* [GOAL OF THE EXERCISE] Filter the records below and copy every line containing the word "axis".

# Start of DATASET

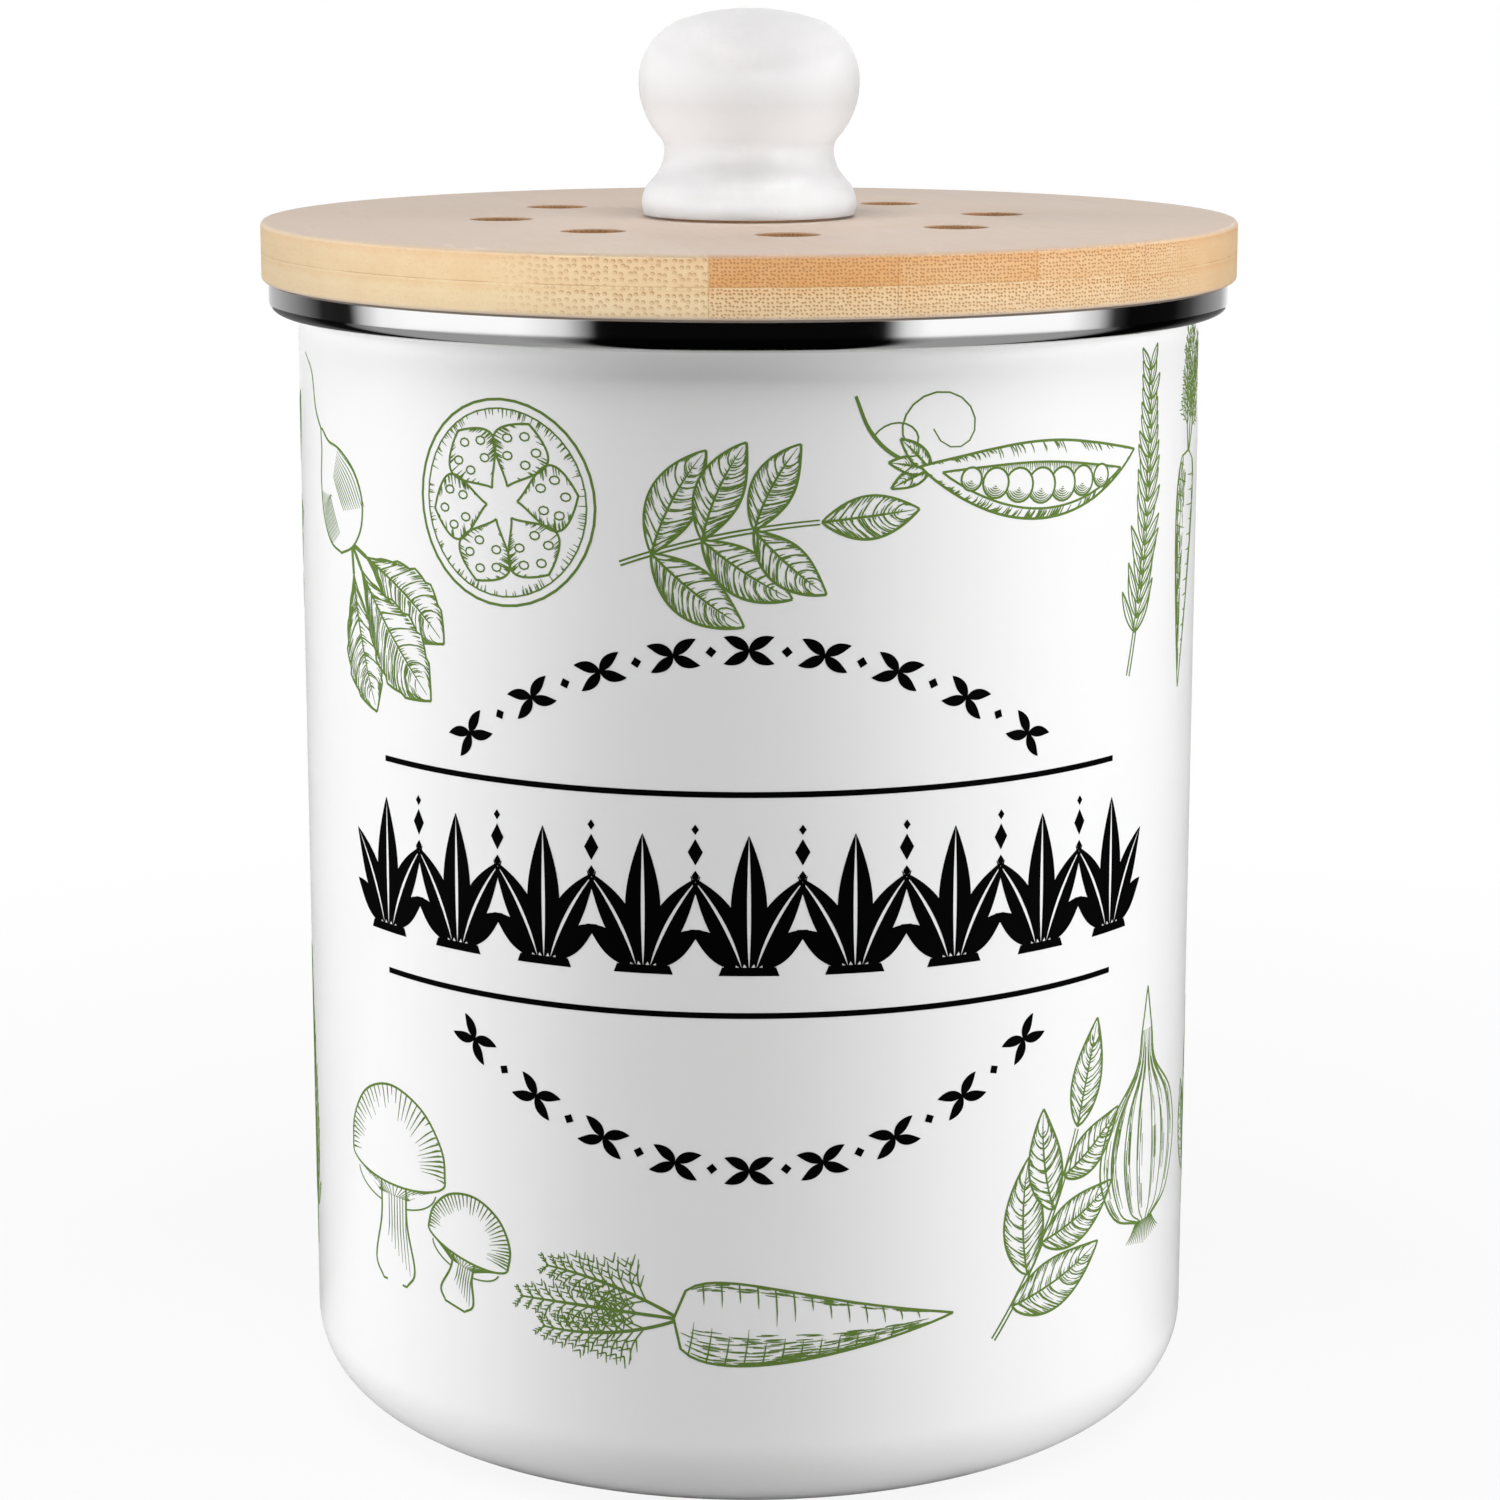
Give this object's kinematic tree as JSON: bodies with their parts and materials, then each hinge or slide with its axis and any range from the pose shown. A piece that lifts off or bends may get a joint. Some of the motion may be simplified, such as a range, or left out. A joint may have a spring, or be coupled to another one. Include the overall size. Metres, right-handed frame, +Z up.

# End of DATASET
# Start of DATASET

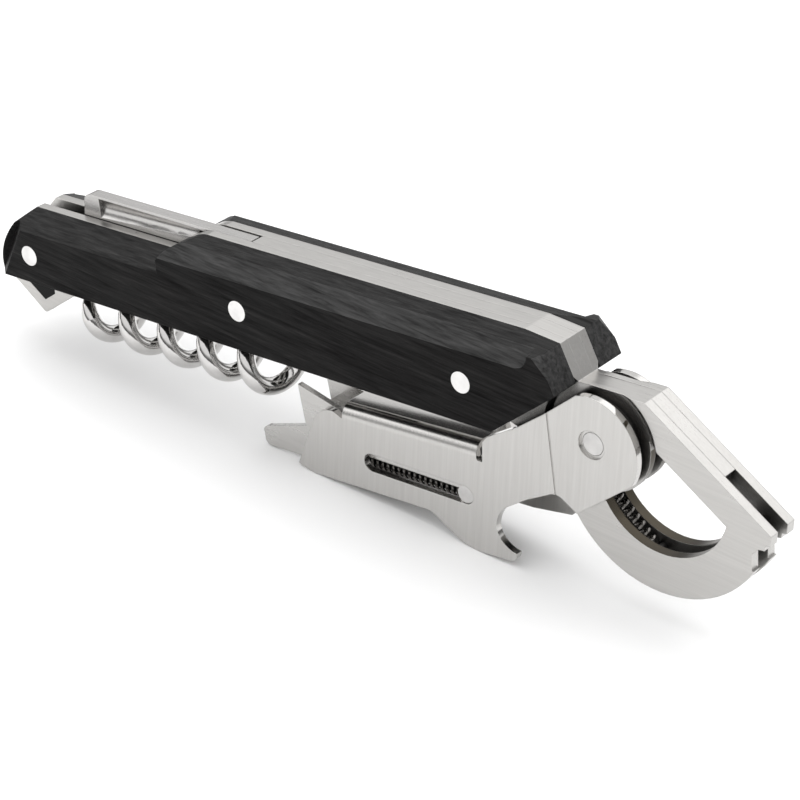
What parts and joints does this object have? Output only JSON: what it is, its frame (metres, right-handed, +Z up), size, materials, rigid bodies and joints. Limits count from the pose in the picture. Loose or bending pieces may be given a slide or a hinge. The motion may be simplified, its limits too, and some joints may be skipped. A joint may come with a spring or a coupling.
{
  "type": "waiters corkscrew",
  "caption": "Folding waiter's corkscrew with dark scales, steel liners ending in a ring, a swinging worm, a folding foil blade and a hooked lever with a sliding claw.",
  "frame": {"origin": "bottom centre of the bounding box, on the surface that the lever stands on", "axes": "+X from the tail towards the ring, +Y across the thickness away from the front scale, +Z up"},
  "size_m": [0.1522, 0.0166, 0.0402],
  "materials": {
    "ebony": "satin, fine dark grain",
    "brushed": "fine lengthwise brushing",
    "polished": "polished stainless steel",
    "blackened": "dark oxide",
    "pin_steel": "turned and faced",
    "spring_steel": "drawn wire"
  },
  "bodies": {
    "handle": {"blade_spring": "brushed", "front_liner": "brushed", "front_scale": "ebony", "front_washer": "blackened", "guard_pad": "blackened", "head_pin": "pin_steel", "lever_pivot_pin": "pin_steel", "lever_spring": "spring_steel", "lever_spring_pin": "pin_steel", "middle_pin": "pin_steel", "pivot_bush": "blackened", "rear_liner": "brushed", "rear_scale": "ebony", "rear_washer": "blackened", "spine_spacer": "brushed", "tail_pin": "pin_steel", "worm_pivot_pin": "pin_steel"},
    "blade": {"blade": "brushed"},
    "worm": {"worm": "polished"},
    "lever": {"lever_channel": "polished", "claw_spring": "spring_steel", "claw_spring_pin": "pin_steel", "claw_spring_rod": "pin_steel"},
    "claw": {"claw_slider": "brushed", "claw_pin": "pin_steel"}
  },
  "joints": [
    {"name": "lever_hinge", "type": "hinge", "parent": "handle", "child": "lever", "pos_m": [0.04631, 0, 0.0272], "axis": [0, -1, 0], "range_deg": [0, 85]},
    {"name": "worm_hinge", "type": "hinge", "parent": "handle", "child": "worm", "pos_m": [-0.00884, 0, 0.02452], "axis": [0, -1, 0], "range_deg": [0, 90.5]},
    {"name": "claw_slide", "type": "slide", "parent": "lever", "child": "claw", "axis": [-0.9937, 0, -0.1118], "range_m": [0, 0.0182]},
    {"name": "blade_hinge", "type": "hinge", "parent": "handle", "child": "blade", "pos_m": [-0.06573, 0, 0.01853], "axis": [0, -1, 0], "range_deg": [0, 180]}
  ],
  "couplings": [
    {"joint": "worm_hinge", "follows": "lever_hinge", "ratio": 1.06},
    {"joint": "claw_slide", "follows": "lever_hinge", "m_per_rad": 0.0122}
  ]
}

# End of DATASET

* [THE ANSWER]
Give this object's kinematic tree as JSON: bodies with their parts and materials, then each hinge or slide with its axis and any range from the pose shown. A piece that lifts off or bends may get a joint. Some of the motion may be simplified, such as a range, or left out. A joint may have a spring, or be coupled to another one. Include the overall size. Metres, right-handed frame, +Z up.
    {"name": "lever_hinge", "type": "hinge", "parent": "handle", "child": "lever", "pos_m": [0.04631, 0, 0.0272], "axis": [0, -1, 0], "range_deg": [0, 85]},
    {"name": "worm_hinge", "type": "hinge", "parent": "handle", "child": "worm", "pos_m": [-0.00884, 0, 0.02452], "axis": [0, -1, 0], "range_deg": [0, 90.5]},
    {"name": "claw_slide", "type": "slide", "parent": "lever", "child": "claw", "axis": [-0.9937, 0, -0.1118], "range_m": [0, 0.0182]},
    {"name": "blade_hinge", "type": "hinge", "parent": "handle", "child": "blade", "pos_m": [-0.06573, 0, 0.01853], "axis": [0, -1, 0], "range_deg": [0, 180]}